Em 21 de março de 1899, os irmãos Louis e Auguste Lumière, pioneiros da arte cinematográfica, exibiram filmes, em uma tela grande, para 250 espectadores atônitos no Eden Théatre, em Paris. Foi a primeira vez que imagens em movimento encantaram multidões. Desde então, o cinema se tornou uma das principais, senão a maior de todas, fontes de diversão para pessoas do mundo inteiro. Ao longo da história, não foram poucas as vezes que algum especialista apressado decretou o fim das telonas. Primeiro, com o advento da televisão, que faria sucumbir, na visão dos pessimistas, a paixão pela sétima arte. Depois, disseram alguns, a onda dos streamings certamente acabaria com as velhas películas. Nada disso se confirmou e os cinemas continuaram firmes em sua missão de entreter os fãs. Agora, porém, o mercado vive um movimento diferente. Não é que os filmes vão acabar, mas cada vez mais eles dividirão espaço nas salas de exibição com outras atrações.
Para driblar os efeitos nefastos da pandemia, que afastaram o público e limitaram o número de lançamentos dos grandes estúdios, as empresas do ramo foram em busca de soluções capazes de fisgar novas audiências. E elas responderam à altura. Recentemente, salas da rede Cinemark espalhadas por dez estados brasileiros lotaram ao transmitir em seus telões a final da Liga Brasileira de Free Fire, jogo de celular que bateu a marca de 1 bilhão de downloads e consiste em uma disputa para ver quem é o último sobrevivente em uma arena.

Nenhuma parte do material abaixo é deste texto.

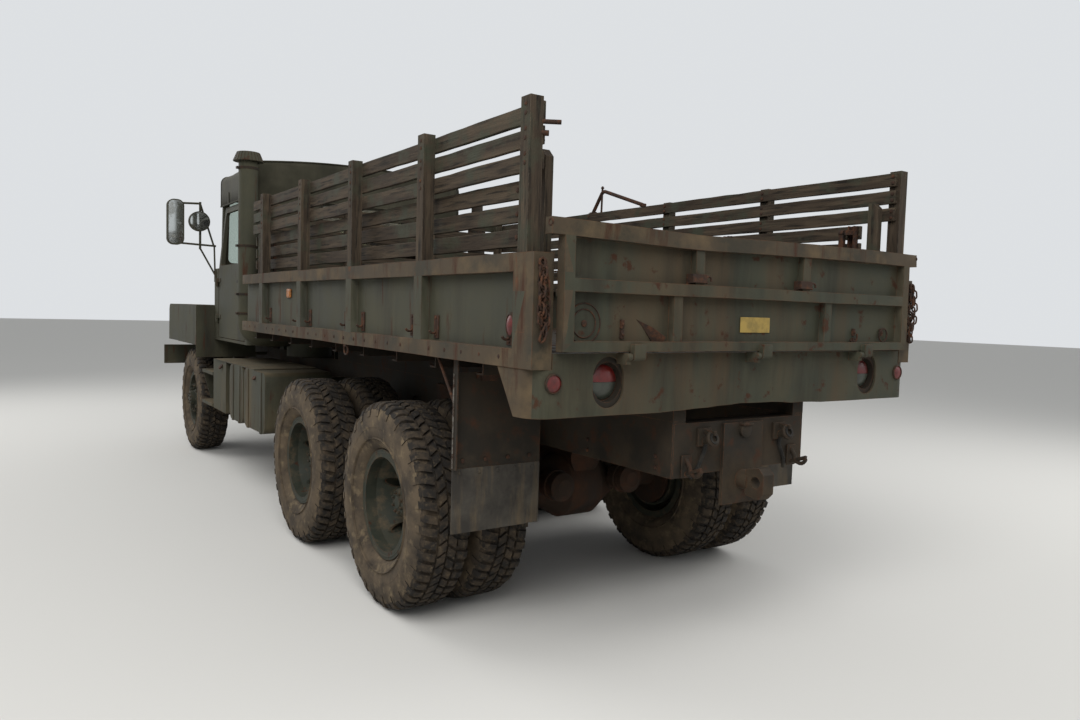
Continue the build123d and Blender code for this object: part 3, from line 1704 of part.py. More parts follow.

Não é só isso. As novidades incluem projeções de shows, e alguns dos principais sucessos de público são as apresentações do grupo sul-coreano de K-pop BTS. Também há pouco tempo, o show Permission to Dance on Stage entrou na programação de redes brasileiras poucas horas após a performance original, em Seul. “Essas exibições funcionam de um jeito diferente do cinema tradicional porque são ao vivo e, portanto, únicas e irreprodutíveis”, afirma Adhemar Oliveira, diretor de programação do circuito Itaú Cinemas. Segundo ele, o objetivo dos eventos é criar um clima muito diferente daquele com que o frequentador do cinema está acostumado, o que é algo bastante positivo.
As empresas, de fato, estão reinventando seus espaços. Outra aposta é aproveitar o escurinho do cinema para oferecer experiências imersivas aos espectadores. Um exemplo recente é o evento Gamer Night Uncharted, planejado para agradar aos fãs da saga de games Uncharted, que recentemente ganhou filme homônimo. Segundo a rede Cinemark, a experiência envolve ingresso colecionável, pôster, adesivo e outros conteúdos especiais. “Esses conteúdos são esporádicos e trazem um novo perfil de público”, explica Patrícia Cotta, gerente nacional de marketing do Kinoplex.
Não significa, ressalte-se, que os filmes vão sair da programação dos cinemas. Blockbusters, como são chamadas as produções de grande orçamento e interesse do público, continuam arrecadando muito dinheiro e atraindo os fãs. Lançado há pouco, Homem-Aranha: Sem Volta para Casa arrecadou quase 2 bilhões de dólares, 55 milhões apenas no Brasil. O problema é que as salas estão cada vez mais dependentes desse tipo de produção. A estreia de Doutor Estranho no Multiverso da Loucura, a mais recente produção da Marvel, monopolizou os espaços das grandes redes. Enquanto isso, cinemas tradicionais de rua, como o Belas Artes, em São Paulo, precisaram fazer campanhas de financiamento coletivo para sobreviver à pandemia. No fim de abril, o anexo do Espaço Itaú, também em São Paulo, anunciou seu fechamento após trinta anos para dar lugar a um prédio residencial. Ainda assim, é certo que os cinemas resistirão. Mais de um século depois dos irmãos Lumière, as telonas continuam insubstituíveis.